### DATA SECTION
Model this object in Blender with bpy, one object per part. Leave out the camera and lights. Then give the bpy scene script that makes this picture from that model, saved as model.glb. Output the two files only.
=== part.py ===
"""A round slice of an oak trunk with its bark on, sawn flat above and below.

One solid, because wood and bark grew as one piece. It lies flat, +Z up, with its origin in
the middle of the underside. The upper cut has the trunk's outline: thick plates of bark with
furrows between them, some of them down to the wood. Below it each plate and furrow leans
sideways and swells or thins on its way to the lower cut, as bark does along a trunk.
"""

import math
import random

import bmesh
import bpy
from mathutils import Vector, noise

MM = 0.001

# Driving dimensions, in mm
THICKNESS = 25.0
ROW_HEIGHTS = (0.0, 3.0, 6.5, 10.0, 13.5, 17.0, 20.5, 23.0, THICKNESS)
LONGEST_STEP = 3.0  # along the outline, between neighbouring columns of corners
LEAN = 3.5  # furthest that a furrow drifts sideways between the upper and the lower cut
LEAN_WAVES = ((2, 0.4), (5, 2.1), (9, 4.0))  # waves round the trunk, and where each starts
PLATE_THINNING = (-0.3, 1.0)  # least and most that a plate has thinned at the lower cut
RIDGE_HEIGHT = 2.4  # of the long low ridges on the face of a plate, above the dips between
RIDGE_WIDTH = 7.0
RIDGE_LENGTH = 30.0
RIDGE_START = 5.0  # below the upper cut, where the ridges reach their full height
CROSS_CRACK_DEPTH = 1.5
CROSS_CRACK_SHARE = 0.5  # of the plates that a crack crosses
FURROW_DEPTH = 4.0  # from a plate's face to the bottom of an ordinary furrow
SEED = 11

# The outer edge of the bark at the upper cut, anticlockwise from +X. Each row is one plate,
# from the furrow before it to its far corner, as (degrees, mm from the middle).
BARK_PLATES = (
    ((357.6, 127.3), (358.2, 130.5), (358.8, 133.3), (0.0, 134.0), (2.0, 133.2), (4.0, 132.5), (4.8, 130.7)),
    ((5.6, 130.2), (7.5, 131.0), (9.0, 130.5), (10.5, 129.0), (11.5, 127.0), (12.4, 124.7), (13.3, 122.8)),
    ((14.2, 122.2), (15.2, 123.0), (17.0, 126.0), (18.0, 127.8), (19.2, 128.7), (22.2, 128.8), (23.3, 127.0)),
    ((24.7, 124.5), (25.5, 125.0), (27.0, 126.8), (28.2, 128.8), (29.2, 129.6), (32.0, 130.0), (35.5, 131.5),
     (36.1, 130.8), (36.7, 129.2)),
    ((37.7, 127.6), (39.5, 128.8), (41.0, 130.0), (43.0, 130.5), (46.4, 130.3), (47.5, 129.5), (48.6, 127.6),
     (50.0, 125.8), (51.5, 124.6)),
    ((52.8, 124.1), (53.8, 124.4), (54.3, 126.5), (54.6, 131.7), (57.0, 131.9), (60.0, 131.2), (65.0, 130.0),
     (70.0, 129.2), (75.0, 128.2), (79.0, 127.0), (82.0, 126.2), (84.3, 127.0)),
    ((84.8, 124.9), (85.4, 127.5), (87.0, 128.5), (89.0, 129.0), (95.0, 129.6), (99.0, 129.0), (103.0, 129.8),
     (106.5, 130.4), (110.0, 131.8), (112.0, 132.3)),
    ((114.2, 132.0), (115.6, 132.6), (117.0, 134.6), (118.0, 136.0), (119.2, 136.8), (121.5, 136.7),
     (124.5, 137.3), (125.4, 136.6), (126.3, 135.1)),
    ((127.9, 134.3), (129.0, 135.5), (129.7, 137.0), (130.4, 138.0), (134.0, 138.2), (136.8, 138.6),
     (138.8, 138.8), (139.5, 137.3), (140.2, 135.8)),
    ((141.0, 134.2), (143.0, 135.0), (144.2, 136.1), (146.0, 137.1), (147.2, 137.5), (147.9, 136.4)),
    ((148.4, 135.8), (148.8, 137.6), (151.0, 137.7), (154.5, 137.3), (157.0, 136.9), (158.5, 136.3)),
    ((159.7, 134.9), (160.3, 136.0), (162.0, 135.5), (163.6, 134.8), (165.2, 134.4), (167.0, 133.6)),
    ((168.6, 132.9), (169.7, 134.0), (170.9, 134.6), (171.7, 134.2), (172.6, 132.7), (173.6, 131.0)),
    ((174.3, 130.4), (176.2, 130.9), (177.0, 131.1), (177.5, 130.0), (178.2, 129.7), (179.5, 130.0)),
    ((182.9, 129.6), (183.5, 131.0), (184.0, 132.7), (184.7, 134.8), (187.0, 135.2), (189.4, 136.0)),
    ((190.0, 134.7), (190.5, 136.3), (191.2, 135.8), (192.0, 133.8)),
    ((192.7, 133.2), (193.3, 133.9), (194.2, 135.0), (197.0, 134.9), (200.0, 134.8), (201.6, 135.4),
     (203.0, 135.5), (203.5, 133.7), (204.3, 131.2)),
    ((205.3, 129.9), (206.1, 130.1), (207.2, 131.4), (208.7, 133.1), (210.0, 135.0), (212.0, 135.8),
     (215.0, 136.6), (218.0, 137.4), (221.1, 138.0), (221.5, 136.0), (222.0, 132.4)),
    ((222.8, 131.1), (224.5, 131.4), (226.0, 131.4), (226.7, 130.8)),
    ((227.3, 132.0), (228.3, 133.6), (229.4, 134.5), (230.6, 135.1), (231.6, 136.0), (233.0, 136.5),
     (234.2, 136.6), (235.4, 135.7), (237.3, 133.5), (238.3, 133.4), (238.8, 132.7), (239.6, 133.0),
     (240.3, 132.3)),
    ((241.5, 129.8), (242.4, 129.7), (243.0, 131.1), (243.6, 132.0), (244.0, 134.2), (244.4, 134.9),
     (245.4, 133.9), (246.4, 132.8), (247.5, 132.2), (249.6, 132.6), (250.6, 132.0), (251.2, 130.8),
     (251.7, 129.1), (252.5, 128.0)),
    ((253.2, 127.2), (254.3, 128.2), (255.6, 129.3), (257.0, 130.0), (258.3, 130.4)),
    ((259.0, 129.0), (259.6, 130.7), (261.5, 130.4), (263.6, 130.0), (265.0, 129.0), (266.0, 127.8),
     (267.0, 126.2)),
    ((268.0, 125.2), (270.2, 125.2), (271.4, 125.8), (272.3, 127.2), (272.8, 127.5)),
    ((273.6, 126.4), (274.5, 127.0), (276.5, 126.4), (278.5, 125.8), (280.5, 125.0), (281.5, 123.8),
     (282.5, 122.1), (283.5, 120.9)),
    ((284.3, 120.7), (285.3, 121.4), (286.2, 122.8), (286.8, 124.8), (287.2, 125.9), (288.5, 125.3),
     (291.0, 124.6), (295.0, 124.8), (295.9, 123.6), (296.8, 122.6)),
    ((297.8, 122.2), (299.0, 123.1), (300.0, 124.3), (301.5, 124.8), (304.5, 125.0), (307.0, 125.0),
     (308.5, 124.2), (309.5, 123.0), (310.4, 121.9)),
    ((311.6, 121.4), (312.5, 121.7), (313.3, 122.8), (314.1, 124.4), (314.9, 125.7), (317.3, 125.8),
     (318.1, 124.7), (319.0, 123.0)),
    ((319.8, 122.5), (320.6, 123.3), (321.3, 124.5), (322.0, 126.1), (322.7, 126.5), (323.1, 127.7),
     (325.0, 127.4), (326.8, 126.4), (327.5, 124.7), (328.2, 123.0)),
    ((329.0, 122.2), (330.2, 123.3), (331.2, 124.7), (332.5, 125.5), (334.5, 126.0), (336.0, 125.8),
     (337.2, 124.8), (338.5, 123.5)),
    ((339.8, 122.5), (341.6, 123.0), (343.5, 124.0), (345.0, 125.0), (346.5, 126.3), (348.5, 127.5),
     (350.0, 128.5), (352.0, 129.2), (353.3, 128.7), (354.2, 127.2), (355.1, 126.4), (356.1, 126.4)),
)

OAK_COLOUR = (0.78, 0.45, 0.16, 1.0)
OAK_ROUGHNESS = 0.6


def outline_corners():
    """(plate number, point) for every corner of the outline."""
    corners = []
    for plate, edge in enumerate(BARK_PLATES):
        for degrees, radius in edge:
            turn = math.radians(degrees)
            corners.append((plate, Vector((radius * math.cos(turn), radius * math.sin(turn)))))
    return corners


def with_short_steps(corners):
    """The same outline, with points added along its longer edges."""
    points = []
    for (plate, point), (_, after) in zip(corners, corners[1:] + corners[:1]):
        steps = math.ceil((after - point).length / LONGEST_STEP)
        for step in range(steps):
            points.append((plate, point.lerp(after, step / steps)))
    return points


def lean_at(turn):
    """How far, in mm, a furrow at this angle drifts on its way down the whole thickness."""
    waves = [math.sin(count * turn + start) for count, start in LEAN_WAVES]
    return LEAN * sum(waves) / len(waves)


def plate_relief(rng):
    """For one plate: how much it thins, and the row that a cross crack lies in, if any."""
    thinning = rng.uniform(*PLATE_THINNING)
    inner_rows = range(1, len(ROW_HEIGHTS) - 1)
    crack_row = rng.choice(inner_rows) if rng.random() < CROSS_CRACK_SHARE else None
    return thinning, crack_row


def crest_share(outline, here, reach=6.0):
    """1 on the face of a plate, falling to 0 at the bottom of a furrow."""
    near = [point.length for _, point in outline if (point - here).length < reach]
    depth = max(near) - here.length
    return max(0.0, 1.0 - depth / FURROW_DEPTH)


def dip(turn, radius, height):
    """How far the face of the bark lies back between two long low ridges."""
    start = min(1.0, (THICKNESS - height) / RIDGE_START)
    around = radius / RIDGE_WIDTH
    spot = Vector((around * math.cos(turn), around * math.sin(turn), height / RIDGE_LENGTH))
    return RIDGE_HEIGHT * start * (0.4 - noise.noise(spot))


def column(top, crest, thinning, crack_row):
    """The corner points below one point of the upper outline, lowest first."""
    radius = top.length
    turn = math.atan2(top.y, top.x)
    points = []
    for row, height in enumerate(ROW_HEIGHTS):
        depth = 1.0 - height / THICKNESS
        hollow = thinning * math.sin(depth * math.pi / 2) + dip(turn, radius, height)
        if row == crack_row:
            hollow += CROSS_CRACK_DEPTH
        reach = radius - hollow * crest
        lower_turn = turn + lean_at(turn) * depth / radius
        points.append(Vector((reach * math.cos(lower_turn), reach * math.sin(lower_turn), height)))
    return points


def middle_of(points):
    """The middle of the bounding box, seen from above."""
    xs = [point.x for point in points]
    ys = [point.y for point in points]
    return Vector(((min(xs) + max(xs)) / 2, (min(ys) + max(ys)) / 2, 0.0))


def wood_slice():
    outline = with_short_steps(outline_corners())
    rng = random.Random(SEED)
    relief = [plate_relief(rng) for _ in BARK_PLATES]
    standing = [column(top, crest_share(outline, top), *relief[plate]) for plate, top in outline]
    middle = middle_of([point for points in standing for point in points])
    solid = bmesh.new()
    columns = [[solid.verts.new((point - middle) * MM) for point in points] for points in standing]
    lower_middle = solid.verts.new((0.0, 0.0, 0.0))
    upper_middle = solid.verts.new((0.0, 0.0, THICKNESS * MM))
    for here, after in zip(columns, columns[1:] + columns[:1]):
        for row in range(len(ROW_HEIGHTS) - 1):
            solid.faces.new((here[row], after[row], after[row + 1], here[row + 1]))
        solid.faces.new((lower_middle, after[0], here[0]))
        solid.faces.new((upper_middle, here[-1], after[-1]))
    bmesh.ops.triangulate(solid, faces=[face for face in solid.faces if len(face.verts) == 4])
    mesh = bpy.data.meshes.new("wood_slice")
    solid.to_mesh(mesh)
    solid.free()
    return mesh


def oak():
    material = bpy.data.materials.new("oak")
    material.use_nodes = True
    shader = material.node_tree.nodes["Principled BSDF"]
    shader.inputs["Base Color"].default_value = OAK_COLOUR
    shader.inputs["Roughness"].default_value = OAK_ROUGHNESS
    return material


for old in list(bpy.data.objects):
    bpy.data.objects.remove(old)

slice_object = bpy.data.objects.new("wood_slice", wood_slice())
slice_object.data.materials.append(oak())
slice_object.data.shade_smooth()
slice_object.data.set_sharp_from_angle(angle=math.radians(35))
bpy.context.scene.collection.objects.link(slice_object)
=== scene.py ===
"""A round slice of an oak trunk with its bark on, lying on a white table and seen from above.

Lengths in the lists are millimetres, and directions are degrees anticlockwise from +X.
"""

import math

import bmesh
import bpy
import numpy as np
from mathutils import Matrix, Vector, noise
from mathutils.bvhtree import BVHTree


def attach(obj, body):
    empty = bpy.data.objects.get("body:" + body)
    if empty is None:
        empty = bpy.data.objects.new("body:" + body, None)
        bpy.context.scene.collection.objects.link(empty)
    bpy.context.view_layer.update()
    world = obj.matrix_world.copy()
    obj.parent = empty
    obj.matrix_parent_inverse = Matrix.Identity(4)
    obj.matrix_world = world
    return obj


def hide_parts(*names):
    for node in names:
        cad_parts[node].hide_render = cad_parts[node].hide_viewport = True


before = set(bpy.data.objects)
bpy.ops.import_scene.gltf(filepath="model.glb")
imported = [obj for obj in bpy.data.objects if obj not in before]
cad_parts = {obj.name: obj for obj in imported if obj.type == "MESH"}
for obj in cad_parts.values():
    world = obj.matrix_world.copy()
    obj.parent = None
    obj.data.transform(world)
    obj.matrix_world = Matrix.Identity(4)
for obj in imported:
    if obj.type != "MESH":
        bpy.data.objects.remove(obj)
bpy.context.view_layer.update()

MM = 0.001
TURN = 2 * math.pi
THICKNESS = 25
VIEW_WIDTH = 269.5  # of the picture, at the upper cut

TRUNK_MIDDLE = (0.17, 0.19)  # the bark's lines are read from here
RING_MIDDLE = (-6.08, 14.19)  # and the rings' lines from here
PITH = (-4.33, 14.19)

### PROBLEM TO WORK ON
Repeat, word for word, only the lines from the line holding "return material" through the line holding "before = set(bpy.data.objects)", with both of those lines included.

### ANSWER TO THIS EXERCISE
    return material


for old in list(bpy.data.objects):
    bpy.data.objects.remove(old)

slice_object = bpy.data.objects.new("wood_slice", wood_slice())
slice_object.data.materials.append(oak())
slice_object.data.shade_smooth()
slice_object.data.set_sharp_from_angle(angle=math.radians(35))
bpy.context.scene.collection.objects.link(slice_object)
=== scene.py ===
"""A round slice of an oak trunk with its bark on, lying on a white table and seen from above.

Lengths in the lists are millimetres, and directions are degrees anticlockwise from +X.
"""

import math

import bmesh
import bpy
import numpy as np
from mathutils import Matrix, Vector, noise
from mathutils.bvhtree import BVHTree


def attach(obj, body):
    empty = bpy.data.objects.get("body:" + body)
    if empty is None:
        empty = bpy.data.objects.new("body:" + body, None)
        bpy.context.scene.collection.objects.link(empty)
    bpy.context.view_layer.update()
    world = obj.matrix_world.copy()
    obj.parent = empty
    obj.matrix_parent_inverse = Matrix.Identity(4)
    obj.matrix_world = world
    return obj


def hide_parts(*names):
    for node in names:
        cad_parts[node].hide_render = cad_parts[node].hide_viewport = True


before = set(bpy.data.objects)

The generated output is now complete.